For repositories using GitHub's merge queue, Replixa runs correctly in the merge queue context — the merge_group event is handled automatically in review-action v2. No additional configuration is needed for merge queue support.

Step 6: Confirming the integration is working

Open a test PR against a branch with a few intentional style deviations — something that clearly diverges from your codebase's conventions. Watch the Actions tab: the replixa-review job should complete within 60–90 seconds for a typical PR. Check the PR's "Files changed" tab for inline suggestions.

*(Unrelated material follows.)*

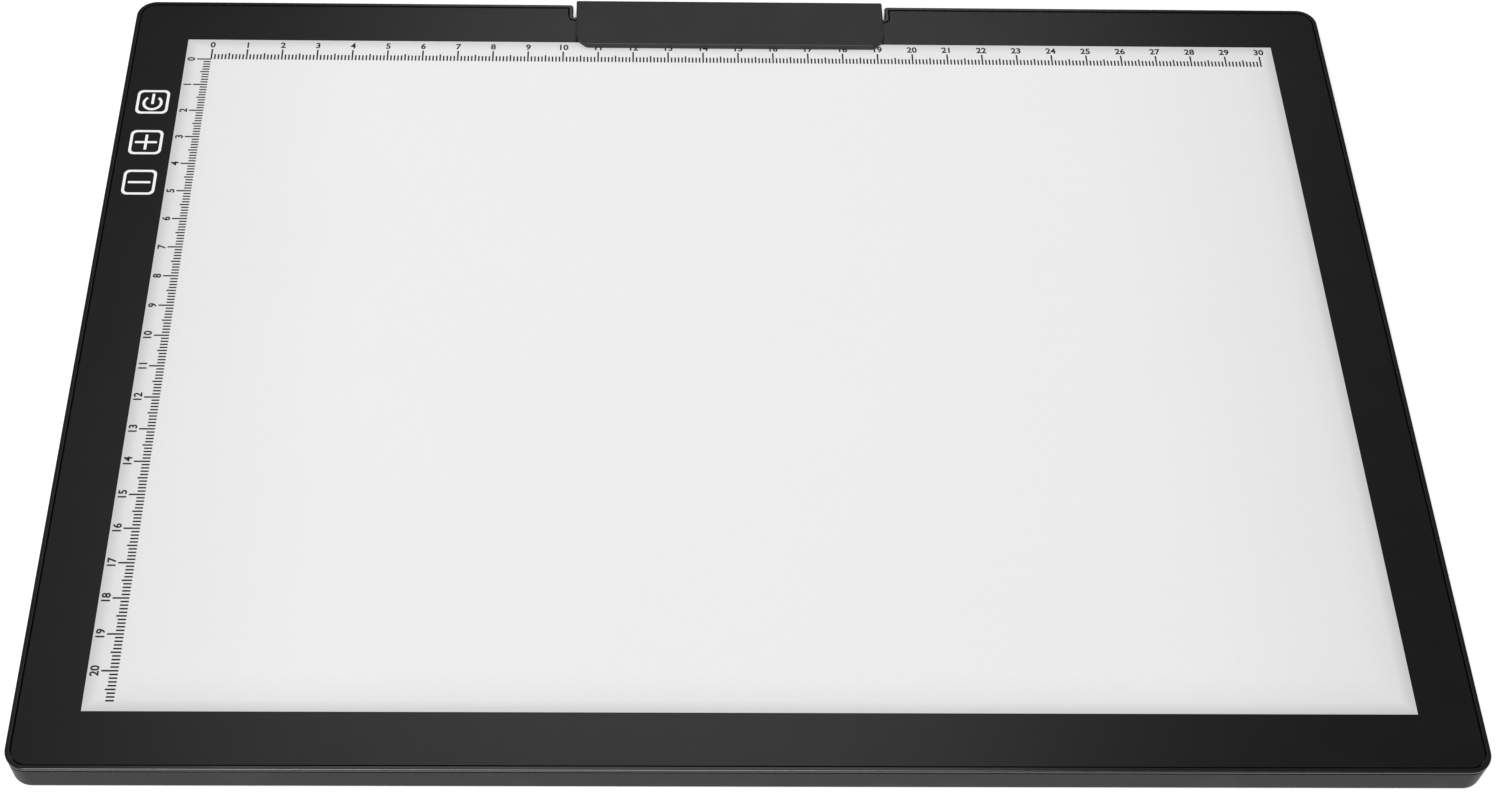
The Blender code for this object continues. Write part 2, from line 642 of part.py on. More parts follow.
def make_pivot():
    """An empty on the clip's hinge axis, which the clip turns about."""
    pivot = bpy.data.objects.new("clip_pivot", None)
    pivot.location = (0.0, AXIS_Y, AXIS_Z)
    bpy.context.scene.collection.objects.link(pivot)
    bpy.context.view_layer.update()
    return pivot


def make_hinge_pins(steel):
    for name, x_ends in zip(("hinge_pin_right", "hinge_pin_left"), both_sides(PIN_ENDS)):
        bm = bmesh.new()
        add_rod(bm, x_ends, PIN_RADIUS, 12)
        smooth(new_object(name, bm, steel))


def spring_route(side):
    """Centre line of a torsion spring: a leg on the shell, the coil, and a leg under the clip's plate."""
    steps = 10
    low, high = SPRING_ENDS
    shell_leg = [(high, AXIS_Y - SPRING_LEG, AXIS_Z - SPRING_COIL - 0.0004)]
    coil = []
    total = SPRING_TURNS * steps + steps * 3 // 4
    for step in range(total + 1):
        angle = -math.pi / 2 + math.tau * step / steps
        x = high + (low - high) * step / total
        coil.append((x, AXIS_Y + SPRING_COIL * math.cos(angle), AXIS_Z + SPRING_COIL * math.sin(angle)))
    clip_leg = [(low, AXIS_Y - SPRING_COIL, CLIP_UNDERSIDE - 0.0009)]
    return [(side * x, y, z) for x, y, z in shell_leg + coil + clip_leg]


def make_springs(steel):
    for name, side in (("clip_spring_right", 1), ("clip_spring_left", -1)):
        curve = bpy.data.curves.new(name, "CURVE")
        curve.dimensions = "3D"
        curve.bevel_depth = WIRE_RADIUS
        curve.bevel_resolution = 1
        curve.use_fill_caps = True
        route = spring_route(side)
        spline = curve.splines.new("POLY")
        spline.points.add(len(route) - 1)
        for point, place in zip(spline.points, route):
            point.co = (*place, 1.0)
        curve.materials.append(steel)
        bpy.context.scene.collection.objects.link(bpy.data.objects.new(name, curve))


def main():
    clear_scene()
    black = material("black_abs", (0.02, 0.02, 0.021), 0.42)
    panel_white = material("opal_acrylic", (0.82, 0.82, 0.82), 0.35)
    film_white = material("white_film", (0.9, 0.9, 0.9), 0.6)
    clear = material("clear_acrylic", (0.85, 0.88, 0.9), 0.08)
    board_white = material("white_board", (0.8, 0.8, 0.76), 0.5)
    green = material("green_board", (0.02, 0.16, 0.06), 0.45)
    foam = material("sensing_foam", (0.05, 0.05, 0.055), 0.9)
    silver = material("battery_foil", (0.6, 0.61, 0.63), 0.35, 0.8)
    steel = material("plated_steel", (0.6, 0.6, 0.62), 0.3, 1.0)
    rubber = material("black_rubber", (0.03, 0.03, 0.03), 0.8)

    make_lower_shell(black)
    make_top_frame(black)
    make_panel_and_stack(panel_white, clear, film_white)
    make_light_strips(board_white)
    make_control_board(green, foam)
    make_charging_parts(steel, clear)
    make_battery(silver)
    make_leads(rubber)
    make_feet(rubber)
    make_screws(steel)
    make_clip(black, rubber, make_pivot())
    make_hinge_pins(steel)
    make_springs(steel)


main()
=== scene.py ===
"""Finished look of an A4 LED tracing light box, built round its packed model.

Metres, +Z up. The origin is the centre of the base, on the surface the feet stand on. +X runs along the
long front edge and +Y runs to the rear edge, where the paper clip is hinged.
"""

import json
import math

import bmesh
import bpy
from bpy.props import FloatProperty, FloatVectorProperty, IntProperty, PointerProperty
from mathutils import Matrix, Vector


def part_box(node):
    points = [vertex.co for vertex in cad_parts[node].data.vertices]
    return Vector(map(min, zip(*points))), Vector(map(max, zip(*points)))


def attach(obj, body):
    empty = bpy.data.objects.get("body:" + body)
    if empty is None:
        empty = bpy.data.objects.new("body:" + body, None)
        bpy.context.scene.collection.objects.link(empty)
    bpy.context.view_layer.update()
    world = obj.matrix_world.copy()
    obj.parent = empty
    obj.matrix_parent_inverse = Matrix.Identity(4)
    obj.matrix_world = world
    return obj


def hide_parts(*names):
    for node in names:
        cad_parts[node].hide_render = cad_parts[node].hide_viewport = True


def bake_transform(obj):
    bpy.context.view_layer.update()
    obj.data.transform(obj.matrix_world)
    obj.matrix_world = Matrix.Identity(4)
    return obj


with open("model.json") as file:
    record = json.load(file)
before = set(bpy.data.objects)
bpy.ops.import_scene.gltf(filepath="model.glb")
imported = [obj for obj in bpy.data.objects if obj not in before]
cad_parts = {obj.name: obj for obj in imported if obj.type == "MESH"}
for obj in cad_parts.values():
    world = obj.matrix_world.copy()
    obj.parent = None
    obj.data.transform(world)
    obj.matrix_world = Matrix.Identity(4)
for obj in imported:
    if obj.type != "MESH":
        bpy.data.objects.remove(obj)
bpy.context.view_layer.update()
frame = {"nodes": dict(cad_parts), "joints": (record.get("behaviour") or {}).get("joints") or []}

bl_info = {
    "name": "Light box finish",
    "version": (1, 0, 0),
    "blender": (4, 5, 0),
    "location": "3D View > Sidebar > Light box",
    "description": "Builds the finished pieces of a tracing light box round its packed model",
    "category": "Object",
}

# The packed parts that give the new pieces their places
TRAY_LOW, TRAY_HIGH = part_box("lower_shell")
RIM_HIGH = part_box("top_frame")[1]
SHEET_LOW, SHEET_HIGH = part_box("drawing_panel")
CLIP_LOW, CLIP_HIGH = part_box("clip_bar")
STRIP_LOW, STRIP_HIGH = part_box("clip_grip_strip")
SOCKET_LOW, SOCKET_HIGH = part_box("usb_socket")
LIGHT_LOW, LIGHT_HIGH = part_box("charge_indicator")
PIN_LOW, PIN_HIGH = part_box("hinge_pin_right")
SPRING_LOW, SPRING_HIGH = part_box("clip_spring_right")
STACK_LOW, STACK_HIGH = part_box("reflector_sheet")
BOARD_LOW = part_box("control_board")[0]
HINGE = Vector(frame["joints"][0]["pos_m"])
SCREW_NODES = sorted(name for name in frame["nodes"] if name.startswith("shell_screw_"))
FOOT_NODES = sorted(name for name in frame["nodes"] if name.startswith("foot_"))
KEY_NODES = {name: f"touch_pad_{name}" for name in ("power", "plus", "minus")}

# Fits that the moulded parts share, and their levels
SEAM = 0.0003
LEDGE_TOP = SHEET_LOW.z - SEAM
LEDGE_BASE = LEDGE_TOP - 0.0005
LIP_BASE = TRAY_HIGH.z + SEAM
REBATE_BASE = LEDGE_BASE - SEAM
FLOOR_TOP = TRAY_LOW.z + 0.0012
RIB_TOP = STACK_LOW.z - SEAM
NOTCH_HALF = CLIP_HIGH.x + 0.0009
NOTCH_DEPTH = 0.0050
NOTCH_LIP_RADIUS = 0.0010
NOTCH_ROOT_RADIUS = 0.0004
SIDES = (-1, 1)

# Inside the casing
LEDGE_GAP_X = 0.0015
LEDGE_GAP_Y = 0.0008
KEY_WINDOW_Y = (0.0485, 0.0910)
KEY_WINDOW_GAP = 0.0005
TOWER_RADIUS = 0.0026
BOSS_RADIUS = 0.0036
PILOT_START = 0.0040
RIB_THICKNESS = 0.0012
RIB_REACH = 0.1450
RIB_ROWS = (-0.0850, -0.0350, 0.0080, 0.0980)
CROSS_RIBS = ((-0.0340, 0.0080), (0.0550, -0.0850), (0.1450, -0.0850))
PORT_REACH = 0.0100
PORT_RADIUS = 0.0018
LENS_RADIUS = (LIGHT_HIGH.z - LIGHT_LOW.z) / 2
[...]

If suggestions aren't appearing, check the Actions run log for the review job. Common issues at this stage:

  • Token scope error: The API token was created without the review:write scope. Regenerate with correct scopes.
  • Style graph not yet built: For newly connected repositories, the initial graph build can take 5–15 minutes depending on repository size. The first few PRs after connection may show no suggestions until the graph is ready.
  • All suggestions below threshold: If the test PR is on a file path that's excluded, or if the style deviations are too minor relative to the threshold setting, no suggestions will appear. Lower the threshold temporarily for testing, then reset.

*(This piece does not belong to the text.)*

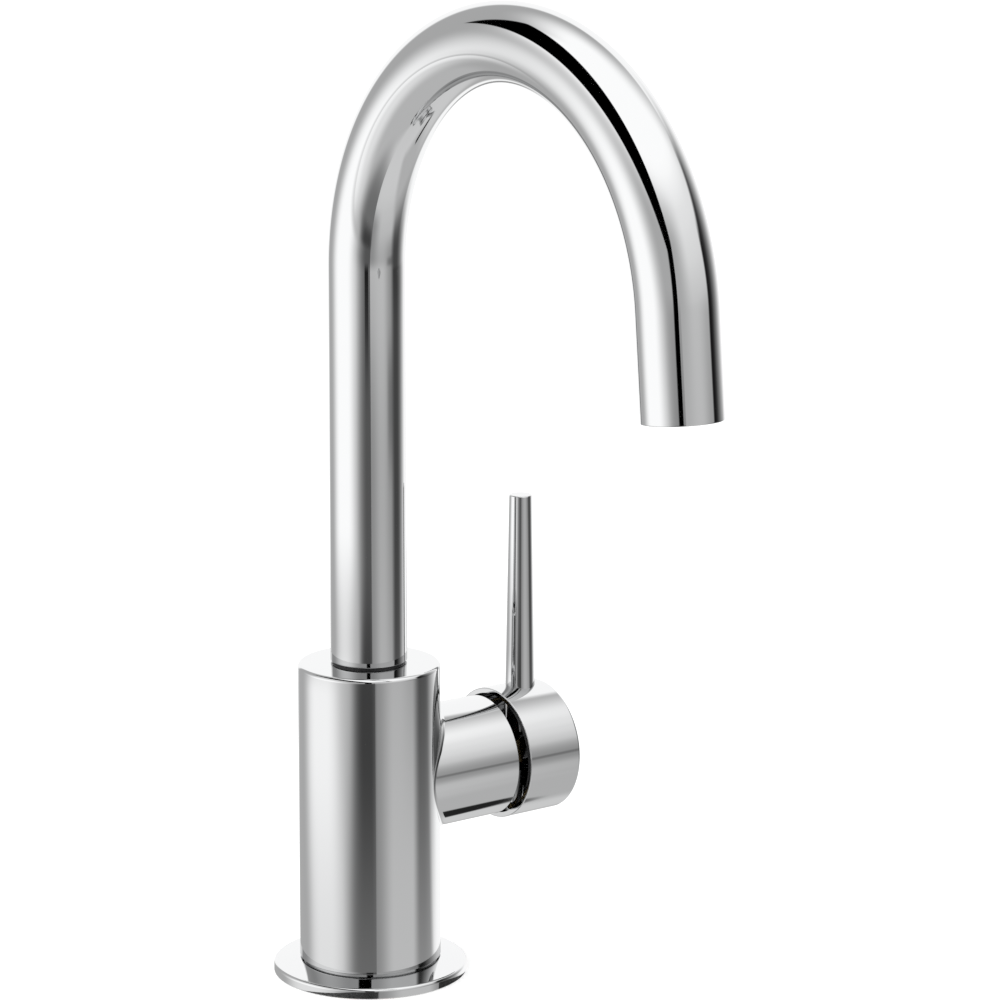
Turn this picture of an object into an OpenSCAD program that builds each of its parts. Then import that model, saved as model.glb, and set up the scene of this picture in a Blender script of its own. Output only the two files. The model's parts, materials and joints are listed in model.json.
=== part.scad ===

What to watch in the first two weeks

The two metrics worth tracking after integration: suggestion acceptance rate (how often authors are applying the inline patches) and false positive rate (how often authors are dismissing suggestions as unhelpful). Both are visible in the Replixa dashboard.

A suggestion acceptance rate below 50% in the first two weeks is typically a sign that the threshold is too low and you're generating noise. Raising the threshold to 0.80–0.85 and re-evaluating after another week is the standard calibration path. Threshold tuning is iterative — there's no universal right answer because it depends on your codebase's pattern stability and your team's tolerance for automated feedback volume.